What precisely are you referring to?

If you want me to correct your misapprehensions, you will need to be more precise.

RR:


Now a bit more personal question, if you dont mind, besides this discussion. If you did put the same effort in practical class struggle as you did in demolishing DM thought, dont you think you could have achieved much more for the working class?

Look, if I am right (and I might not be) then this theory has played a serious role in ruining Marxism.

Hence, in order to stop any more poison seeping into our movement someone has to demolish this theory. I can have very little impact on the class war by joining a party, but I can have a much bigger impact on it if I help destroy DM.

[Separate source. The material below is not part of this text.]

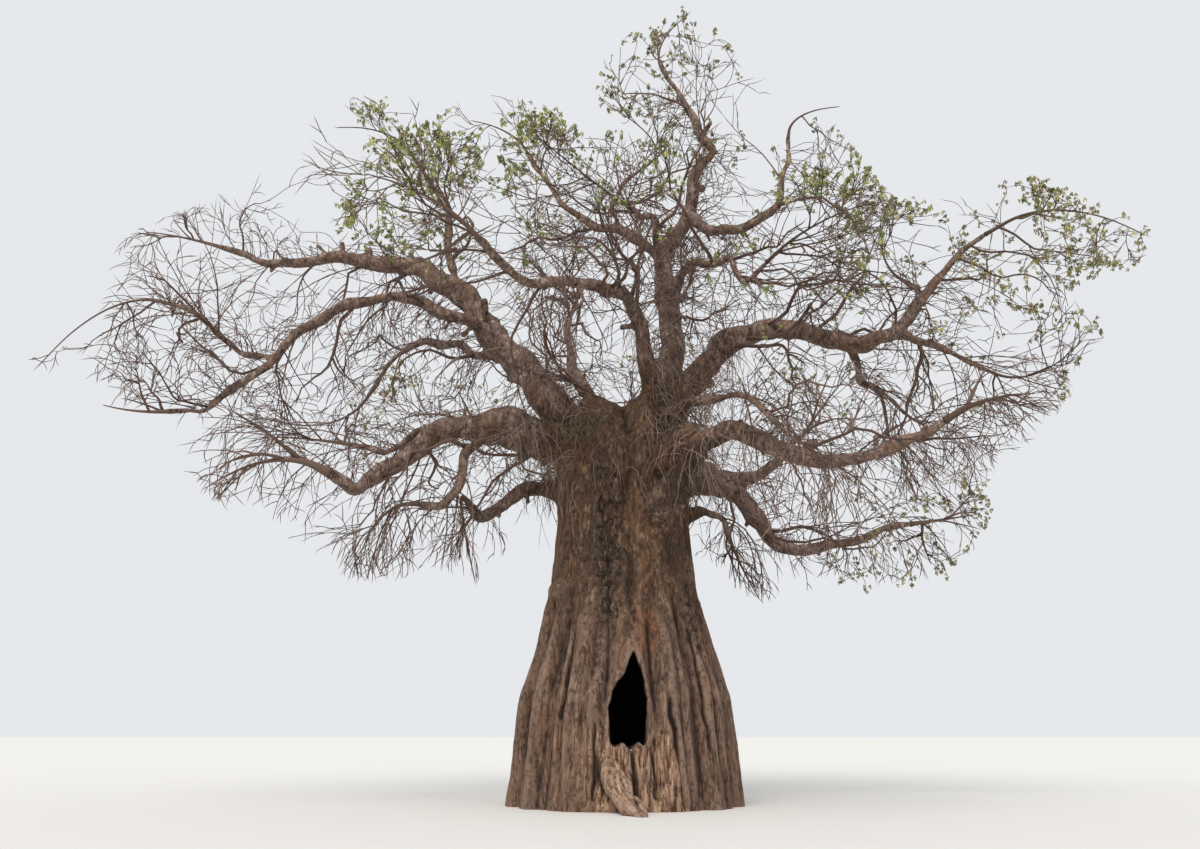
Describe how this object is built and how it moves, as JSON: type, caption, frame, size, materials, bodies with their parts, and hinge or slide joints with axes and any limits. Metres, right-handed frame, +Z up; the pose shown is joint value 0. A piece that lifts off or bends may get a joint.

However, it is highly likey I will fail (you can see that from the irrational reponse to my ideas here from the dialecticians among us -- this is reproduced everywhere my ideas appear; the vast majority of such comrades respond irrationally and/or emotionally to my arguments). But this will not deter me. I will stop attacking this theory when one of two things happen: this theory is destroyed, or I stop breathing.

Why comrades react this way to my ideas is explained in that Essay I suggested you read -- section ten.

Rosa Lichtenstein
29th March 2009, 19:49
TAII:


Don't let anyone tell you how to think don't be a follower, just learn for yourself and come to your own conclusions.

Something which you plainly haven't done.

Rosa Lichtenstein
29th March 2009, 20:03
Pastradamus:


Though I have read and understand dialectical Materialism I hate talking and going on about it because it is (in my opinion) plain boring.

I agree with you; but I have had to read this stuff now for nearly 30 years, over and over. I have had read carefully everything I can lay my hands on, on this theory (the vast majority of which is highly repetitive) -- just to make sure I haven't missed something.

So, much of my reading for the last 30 odd years has been about as interesting as reading the entire New York telephone directory -- except at least the latter has a use!